Image – OK a bit tenuous: a pike rather than a pikestaff, as is featured in the John Hunt case. But it does have teeth … This is a photograph from the Freshwater and Marine Image Bank at the en:University of Washington. Details here.
[i] That’s a bit glib, I know – definitely need to think about the testicle issue some more. Can’t say it’s one of my areas of expertise.
[ii] Big parallel with Krista Kesselring’s excellent Making Murder Public (2019) to be drawn, I think.
[iii]… well, I think they are interesting, anyway … yes, undoubtedly should get out more …
[iv] SC 8/83/4109A; CPR 1317-21 p. 292 (etc.); KB 27/241 Rex m. 2 (etc.); KB 27/244 Rex m. 5d. For more on this, see my book, Women in the Medieval Common Law – yes, shameless.
[v] st. 5 Henry IV c. 5. Note that the tongue cutting itself is not called a mayhem here – it is seen as more of a thing done after a ‘real’ mayhem, presumably to stop the victim from speaking out about it.

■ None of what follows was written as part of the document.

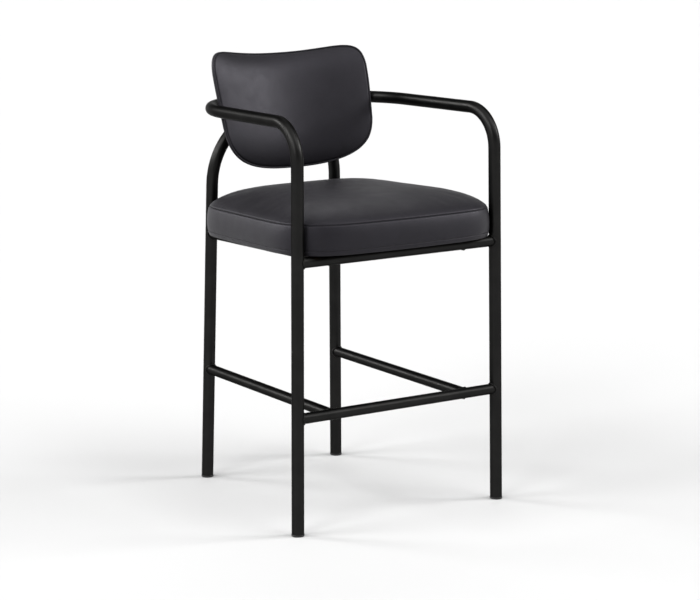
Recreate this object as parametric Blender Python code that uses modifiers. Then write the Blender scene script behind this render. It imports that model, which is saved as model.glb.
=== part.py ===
"""An upholstered bar stool with arms, in metres, +Z up.

The origin is on the floor under the middle of the stool, and the sitter
faces -Y. Two bent tubes carry everything: one makes both front legs, both
arms and the hoop behind the back, and the other is the arch of the rear legs.
"""

import math

import bmesh
import bpy
from mathutils import Matrix, Vector

# Clearances, how far a cutter runs past what it cuts, and the turn of its facets off the tube's
GAP = 0.0003
OVERRUN = 0.03
CUTTER_TURN_DEG = 5.6
WELD_DISTANCE = 0.00001
MERGE_DISTANCE = 0.00001

# Steel tube
LEG_DIAMETER = 0.0254
LEG_WALL = 0.0016
RAIL_DIAMETER = 0.0222
RAIL_WALL = 0.0015
LEG_SIDES = 16
RAIL_SIDES = 16
ARC_STEP_DEG = 7.5

# How the legs lean, and how far apart the rear feet stand
FRONT_SPLAY_DEG = 0.62
FRONT_RAKE_DEG = 0.71
REAR_SPLAY_DEG = 1.08
REAR_RAKE_DEG = 1.2
REAR_FOOT_HALF = 0.1689

# Rails: the seat's pitch down to the rear, and how the side rails toe out to the front
SEAT_RAIL_HEIGHT = 0.5531
SEAT_PITCH_DEG = 1.533
SEAT_RAIL_TOE_OUT = 0.0057
FOOT_RAIL_HEIGHT = 0.239
STRETCHER_RISE = 0.0034
STRETCHER_TOE_OUT = 0.0014

# Arms above the front seat rail, the hoop round the back, and the arch that touches it
ARM_RISE = 0.2729
ARM_DROP = 0.0074
ARM_BEND_RADIUS = 0.0787
HOOP_BESIDE_BACK = 0.0308
HOOP_BEND_RADIUS = 0.188
ARCH_TOUCH_DEG = 47.0
ARCH_FLAT = 0.002

# Glides under the tube ends
GLIDE_HEIGHT = 0.004
GLIDE_RIM = 0.0006
GLIDE_CHAMFER = 0.001
GLIDE_STEM_LENGTH = 0.018
GLIDE_STEM_PLAY = 0.0006

# Seat outline, measured from the front rail's axis, and its rounded corners
SEAT_FRONT_HALF = 0.2565
SEAT_REAR_HALF = 0.2225
SEAT_FRONT_EDGE = 0.053
SEAT_REAR_EDGE = 0.455
SEAT_FRONT_BOW = 0.020
SEAT_REAR_BOW = 0.0195
SEAT_SIDE_BOW = 0.003
SEAT_FRONT_CORNER = 0.1046
SEAT_REAR_CORNER = 0.109
SEAT_CORNER_STEPS = 4
SEAT_BLEND_SHARE = 0.36
SEAT_BLEND_STEPS = 2
SEAT_TO_FRONT_LEG = 0.0003
SEAT_TO_REAR_LEG = 0.0067

# Seat layers, from the rails up
DUST_COVER_THICKNESS = 0.001
DUST_COVER_INSET = 0.014
BOARD_THICKNESS = 0.012
BOARD_INSET = 0.005
SEAT_SIDE_HEIGHT = 0.0608
SEAT_CROWN = 0.0385
SEAT_CROWN_POWER = 7.9
SEAT_SEAM_INSET = 0.0015
SEAT_SIDE_BULGE = 0.0012
SEAT_HEM_INSET = 0.0008
SEAT_BULGE_SHARES = (0.25, 0.76)
SEAT_CROWN_SHARES = (0.985, 0.95, 0.88, 0.74, 0.45)
SEAM_CREASE_SHARE = 0.9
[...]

[vi] KB 27/344 m. 18d (AALT IMG 8893) This trundles on until Michaelmas 1346, when John Hunt was ‘done’ for a false appeal (NB this does not necessarily imply that there was anything wrong with his cause of action, and, had that been the case, it would be odd to find other, strikingly similar, allegations).
[viii] R. v. Brown (Anthony)  1 A.C. 212, at 231, 262.
[ix] Yes, I want to make it Coke’s fault again …
[x] Without going into it in detail, the nettles, hot wax and fish-hooks in Brown would hardly work, would they?